We’ve been trying to spend one weekend night as a family.  This past week was prom, so Todd thought it’d be fun to go to dinner and a movie with the youngest two.  Dinner was nothing fancy, just pitas, but still a treat.  And the movie… I tried to suggest he and another dad take all the kids, but I knew he wanted it be our little family.  Which is great.  I suggested it would be akin to me taking him to see The Nutcracker.  Live.  But he is a quality time kind of guy and this kind of stuff makes him happy.  The last movie I’d seen in a theater was The Greatest Showman.  And before that I think it was Frozen.  So I agreed to our family outing.  It was some kind of Marvel movie.  I had no idea what it’d be like, so I decided to just have an open mind and was sure it’d be fine.  Good grief.  I couldn’t believe we still had an hour and a half (or two? I had no idea).  Other planets.  Stars.  Space craft.  Creatures.  Fighting.  It was the last movie in the universe I’d choose to sit through.  And I’d already taken a nap earlier that afternoon, so I couldn’t even do that.  Although I tried.  But as I sighed and tried to not be a brat, I decided there were some good elements to it.  I liked remembering Blockbuster.  It was fun to go back in time and recall the 80s.  I loved the main girl’s hair, so cute.  So I paid attention to that in the different scenes.  I was amazed at the make up and masks and special effects and stunts, fascinating!  Because I had my eyes closed during the time I was trying to take a nap, I was able to really hear the music, incredible!  Film scores blow me away, and so it was fun to be able to listen to it without the distraction of the show’s action.  And my favorite part of all was just being able to sit uninterrupted next to Todd holding hands.  I just love that so much.  And it made me happy that he and Callum were entertained and enjoying themselves.  (Bronwyn was in the same state I was, I’m afraid.)

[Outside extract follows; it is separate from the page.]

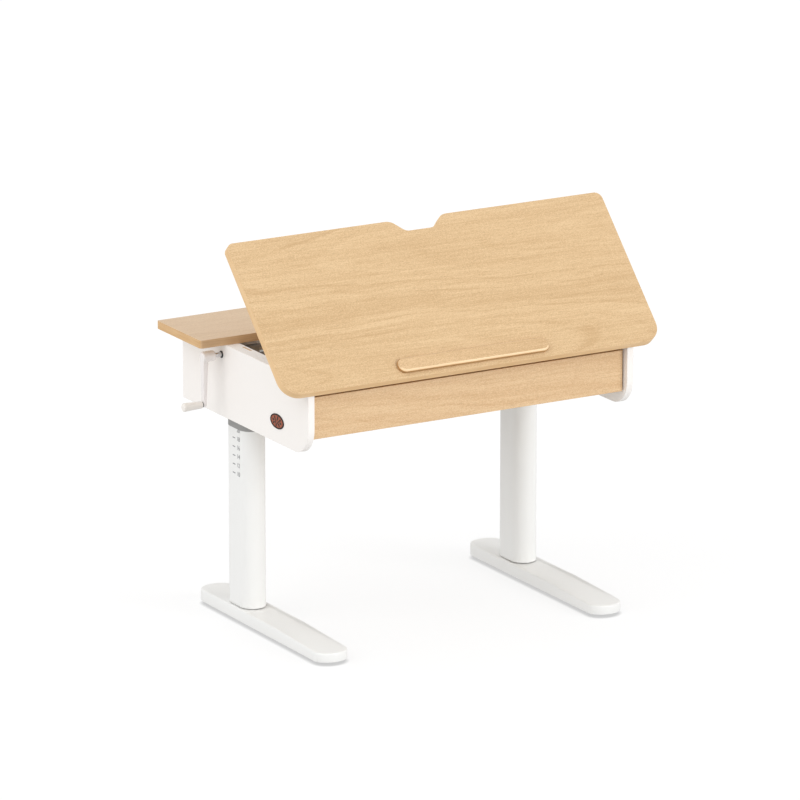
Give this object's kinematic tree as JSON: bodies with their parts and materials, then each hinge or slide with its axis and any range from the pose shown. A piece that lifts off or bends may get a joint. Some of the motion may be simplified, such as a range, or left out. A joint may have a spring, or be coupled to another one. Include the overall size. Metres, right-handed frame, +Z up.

I’m sure all of us have parts of our days we’re not thrilled about.  Maybe it’s getting the kids out the door in the morning or the bedtime routine.  Maybe nap time with toddlers is almost not worth it.  Maybe you have a job you hate, a commute that’s long, a business week away from your family.  But since usually they’re pretty much a given, we may as well find the good.  I love that Todd uses his drive time to catch up with NPR.  Others use their weeks in new cities to see the sites.  I suggested to a friend who’s in a new and isolated work environment that she enjoy her alone time and listen to interesting talks while she works on the computer.  I just believe we still have a choice.  And by switching up our thoughts, our attitude, and the way we see opportunities, we can transform parts of our days from something we dread to something we actually look forward to.